Судьба и художник
Дома для рабочих на северо-западе Лондона ничуть не уступают жилым кварталам Мейд-Вейл: они так же удобны и так же безобразны на вид. Это добротные новые постройки с широкими каменными лестницами, где с утра до вечера эхом разносится ребячий топот, и с плоскими крышами — дети там играют, а их матери сушат белье. В жару особенно приятно поиграть в догонялки и в «делай как я» среди длинных проходов между развешанных простыней, прохладных и белых. А если на бегу или при внезапном порыве ветра кого-то хлестнет по лицу мокрым полотном, так это же совсем не больно. Наоборот, даже весело.

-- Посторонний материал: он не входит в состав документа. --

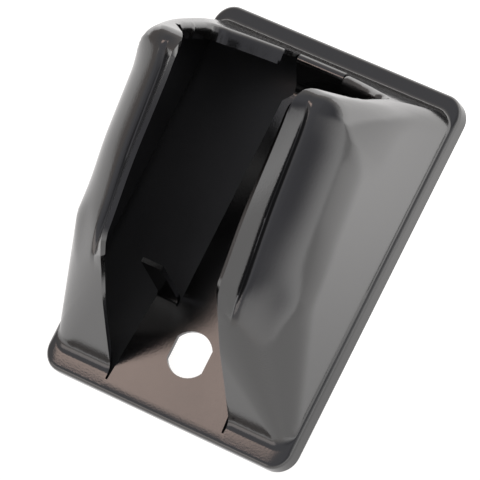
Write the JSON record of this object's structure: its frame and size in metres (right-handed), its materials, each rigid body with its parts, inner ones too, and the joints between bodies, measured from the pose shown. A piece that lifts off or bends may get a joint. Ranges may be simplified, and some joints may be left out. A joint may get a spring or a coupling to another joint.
{
  "type": "socket bracket",
  "caption": "Pressed black sheet-metal hang-up socket: a tall hood split by a front slit, open at one end, on a flanged plate with a keyed hole and bent-up stop tabs.",
  "frame": {"origin": "centre of the back face, in the plane that lies against the wall", "axes": "+X across the bracket, +Y along it towards the open mouth, +Z out of the wall towards the slit"},
  "size_m": [0.06, 0.084, 0.0461],
  "materials": {
    "shell_coating": "semi-gloss black coating with a fine grain",
    "back_coating": "matt black coating"
  },
  "bodies": {
    "root": {"hood_shell": "shell_coating", "back_plate": "back_coating"}
  },
  "joints": []
}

Но Джордж просто сидел и грезил в углу, рядом с перилами, точно заключавшими весь Лондон в железную клетку. Игры занимали его не больше, чем крики и гудки на улице внизу. Джорджу казалось, что все одиннадцать лет своей жизни он провел в этом углу и смотрел, как бестолково суетятся другие люди, как они делают смешные глупости. Его удивляло, что дети бегают туда-сюда на солнцепеке, хотя от этого им становится еще жарче; точно так же он недоумевал, лежа в постели во время своих частых болезней и глядя на взрослых: они приходили и уходили, их руки и ноги постоянно двигались, губы произносили какие-то слова… Разве не лучше спокойно лежать и слушать, как тикают часы у тебя в голове, отсчитывая секунду за секундой? Пристроившись в углу, он чувствовал, что сидит на узком бортике каменного парапета, а тонкие прутья железной решетки давят ему на спину; его обоняние различало душную уличную вонь и свежий запах выстиранного белья, он видел, как пыль блестит на солнце, слышал невыносимо громкий городской шум — но не мог понять, какой в этом смысл. Жизнь говорила с ним сотнями голосов, и все это время он страстно хотел тишины. Взрослые обитатели дома считали его хрупким малышом, на свою беду, слишком ранимым, чтобы столкнуться с реальностью и не испытать боли. А дети вовсе не обращали бы на него внимания, если б не его странные фантазии — порой он мог сочинить интересную историю или выдумать для них новую игру. В сущности, мальчик был одинок, сам того не сознавая.